Connect with us

Health

Even healthy processed food may not be good for your weight loss journey: Study



New Delhi, Aug 5
Following a healthy diet to lose weight? Make sure it's minimally processed, suggests a study, which showed that reducing processing could help to sustain a healthy weight.

In a first, researchers from the University College London (UCL) nutritionally matched minimally processed (MPF) and ultra-processed (UPF) diets.

The results, published in the journal Nature Medicine, showed that participants lost twice as much weight eating minimally processed foods compared to ultra-processed foods.

“The primary outcome of the trial was to assess percentage changes in weight, and on both diets, we saw a significant reduction, but the effect was nearly double on the minimally processed diet,” said Dr Samuel Dicken, first author of the study from the UCL Centre for Obesity Research.

The trial split 55 adults into two groups. One group started with an eight-week diet of MPF, such as overnight oats or homemade spaghetti Bolognese.

After a four-week ‘washout’ period during which participants went back to their normal diet, they switched to a diet of UPF, such as breakfast oat bars or a lasagne ready meal. The other group completed the diets in the opposite order. In total, 50 participants completed at least one diet.

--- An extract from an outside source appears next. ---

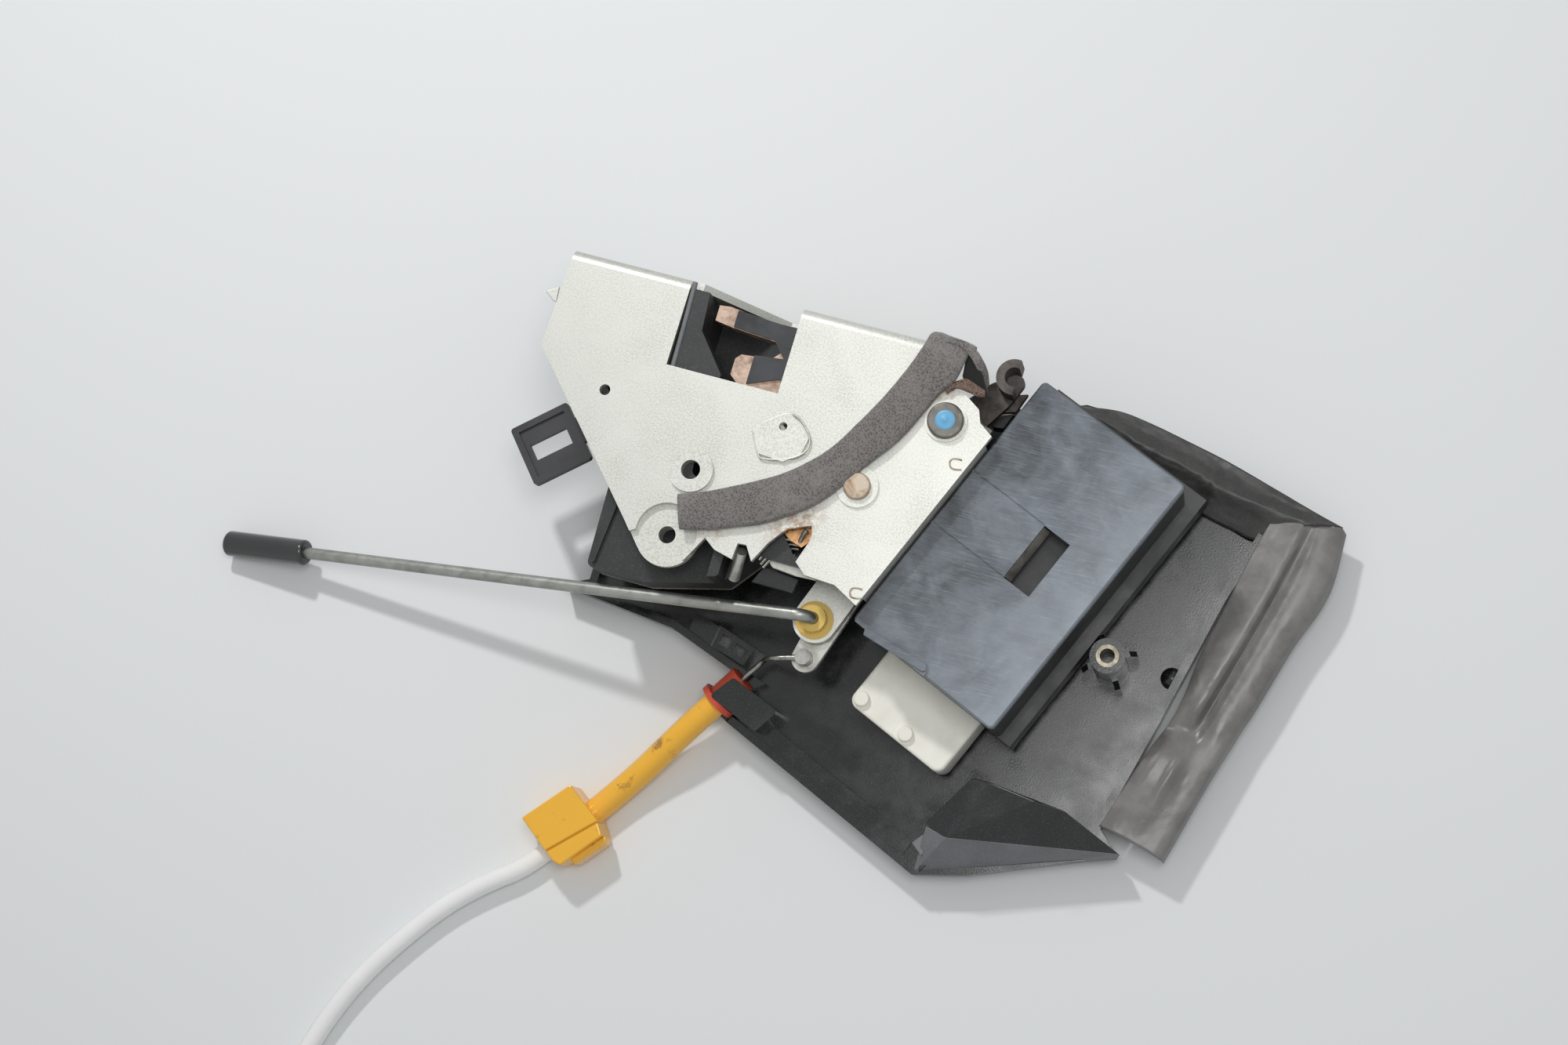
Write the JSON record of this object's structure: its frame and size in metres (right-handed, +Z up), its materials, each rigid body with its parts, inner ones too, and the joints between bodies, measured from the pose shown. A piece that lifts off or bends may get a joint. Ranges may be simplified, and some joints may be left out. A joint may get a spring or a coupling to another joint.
{
  "type": "door latch actuator",
  "caption": "Vehicle door latch with a folded zinc face plate, striker slot, fork and pawl, foam seal, geared lock actuator box on a splash tray, connector, lock rod and sleeved release cable.",
  "frame": {"origin": "middle of the footprint without the cable, on the surface the unit lies on", "axes": "+X along the folded edge of the face plate, away from the lock rod's end; +Y towards the mouth of the striker slot; +Z up, out of the face plate"},
  "size_m": [0.3308, 0.3691, 0.055],
  "materials": {
    "zinc_sheet": "blue-white zinc plated steel sheet, passivated, light stain",
    "plated_steel": "zinc plated steel, worn",
    "dark_steel": "black phosphated steel, a little rusty",
    "bare_steel": "bare spring steel",
    "latch_steel": "hardened steel with a copper coloured wear film",
    "black_moulding": "black glass-filled polyamide",
    "jacket": "black over-moulded jacket",
    "foam": "dark grey closed-cell foam",
    "window_clip": "black polyamide clip",
    "charcoal": "charcoal grained polypropylene",
    "warm_grey": "soft warm grey flexible skirt",
    "film": "thin grey film wall",
    "cover": "polished blue-grey moulded cover",
    "box": "dark grey moulded case",
    "ivory": "ivory connector moulding",
    "brass": "drawn brass",
    "gear": "natural acetal gear",
    "worm": "machined brass worm",
    "motor": "drawn steel motor can",
    "rod": "zinc plated rod",
    "rod_sleeve": "glossy black tube",
    "bushing": "amber nylon bushing",
    "yellow": "yellow moulded sleeve",
    "red": "red moulded ferrule",
    "conduit": "white plastic cable conduit",
    "rivet": "steel rivet with a rusty bloom"
  },
  "bodies": {
    "frame": {"latch_plate": "zinc_sheet", "latch_back_plate": "plated_steel", "latch_housing": "black_moulding", "slot_liner": "black_moulding", "claw_pivot_pin": "plated_steel", "pawl_pivot_pin": "rivet", "release_pivot_rivet": "plated_steel", "lock_pivot_pin": "plated_steel", "claw_spring": "bare_steel", "pawl_spring": "bare_steel", "spring_post": "plated_steel", "stop_pin": "brass", "foam_seal": "foam", "trim_clip": "window_clip", "splash_tray": "charcoal", "boss_insert": "brass", "tray_gusset": "charcoal", "side_apron": "warm_grey", "back_wall": "film", "actuator_housing": "box", "actuator_cover": "cover", "dc_motor": "motor", "position_switches": "box", "connector_block": "ivory", "connector_studs": "bare_steel", "carrier_screws": "plated_steel", "cable_ferrule": "red", "cable_sleeve": "yellow", "cable_clip": "yellow", "cable_conduit": "conduit", "cable_coil": "conduit", "cable_end_fitting": "plated_steel"},
    "claw": {"claw": "latch_steel", "claw_jacket": "jacket"},
    "pawl": {"pawl": "latch_steel", "pawl_jacket": "jacket"},
    "outside_lever": {"outside_release_lever": "dark_steel"},
    "inside_lever": {"inside_release_lever": "plated_steel"},
    "cable_core": {"cable_core": "bare_steel"},
    "lock_lever": {"lock_lever": "zinc_sheet", "rod_bushing": "bushing"},
    "lock_rod": {"lock_rod": "rod", "rod_sleeve": "rod_sleeve"},
    "worm": {"motor_worm": "worm"},
    "worm_wheel": {"worm_wheel": "gear"}
  },
  "joints": [
    {"name": "inside_release", "type": "hinge", "parent": "frame", "child": "inside_lever", "pos_m": [0.03624, 0.01208, 0.0274], "axis": [0, 0, 1], "range_deg": [-7.5, 0]},
    {"name": "outside_release", "type": "hinge", "parent": "frame", "child": "outside_lever", "pos_m": [0.05034, 0.04988, 0.0358], "axis": [0, 0, 1], "range_deg": [0, 21]},
    {"name": "pawl_lift", "type": "hinge", "parent": "frame", "child": "pawl", "pos_m": [0.03154, 0.02538, 0.0449], "axis": [0, 0, 1], "range_deg": [-16, 0]},
    {"name": "claw_swing", "type": "hinge", "parent": "frame", "child": "claw", "pos_m": [0.00374, 0.03408, 0.0449], "axis": [0, 0, 1], "range_deg": [-20, 0]},
    {"name": "cable_pull", "type": "slide", "parent": "frame", "child": "cable_core", "axis": [-0.5548, -0.8241, -0.1142], "range_m": [0, 0.0042]},
    {"name": "wheel_turn", "type": "hinge", "parent": "frame", "child": "worm_wheel", "pos_m": [0.06313, 0.00094, 0.027], "axis": [0, 0, 1], "range_deg": [-28, 0]},
    {"name": "lock_swing", "type": "hinge", "parent": "frame", "child": "lock_lever", "pos_m": [0.03624, 0.01208, 0.0316], "axis": [0, 0, 1], "range_deg": [0, 12.5]},
    {"name": "rod_swing", "type": "hinge", "parent": "lock_lever", "child": "lock_rod", "pos_m": [0.02714, -0.01242, 0.0316], "axis": [0, 0, 1], "range_deg": [-12.5, 0]},
    {"name": "worm_turn", "type": "hinge", "parent": "frame", "child": "worm", "pos_m": [0.07962, -0.00589, 0.027], "axis": [0.3827, 0.9239, 0], "range_deg": [0, 1008]}
  ],
  "couplings": [
    {"joint": "outside_release", "follows": "inside_release", "ratio": -2.8},
    {"joint": "pawl_lift", "follows": "inside_release", "ratio": 2.1333},
    {"joint": "claw_swing", "follows": "inside_release", "ratio": 2.6667},
    {"joint": "cable_pull", "follows": "inside_release", "m_per_rad": -0.032086},
    {"joint": "lock_swing", "follows": "wheel_turn", "ratio": -0.44643},
    {"joint": "rod_swing", "follows": "wheel_turn", "ratio": 0.44643},
    {"joint": "worm_turn", "follows": "wheel_turn", "ratio": -36}
  ]
}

After eight weeks on each diet, both groups lost weight, likely as a result of the improved nutritional profile of what they were eating compared to their normal diet. However, this effect was higher (2.06 per cent reduction) on the MPF diet compared to the UPF diet (1.05 per cent reduction).

The greater weight loss experienced on the MPF diet came from reductions in fat mass and total body water, with no change in muscle or fat-free mass, indicating a healthier body composition overall, explained the researchers.

Further, there were also significantly greater improvements in the number of cravings and ability to resist them (craving control).

On the MPF diet compared to the UPF diet, participants reported a two-fold greater improvement in overall craving control, a four-fold greater improvement in craving control for savoury food, and an almost two-fold greater improvement in resisting whichever food they most craved.

The study "underlines the need to shift the policy focus away from individual responsibility and on to the environmental drivers of obesity, such as the influence of multinational food companies in shaping unhealthy food environments", said Professor Chris van Tulleken, from UCL Division of Infection and Immunity.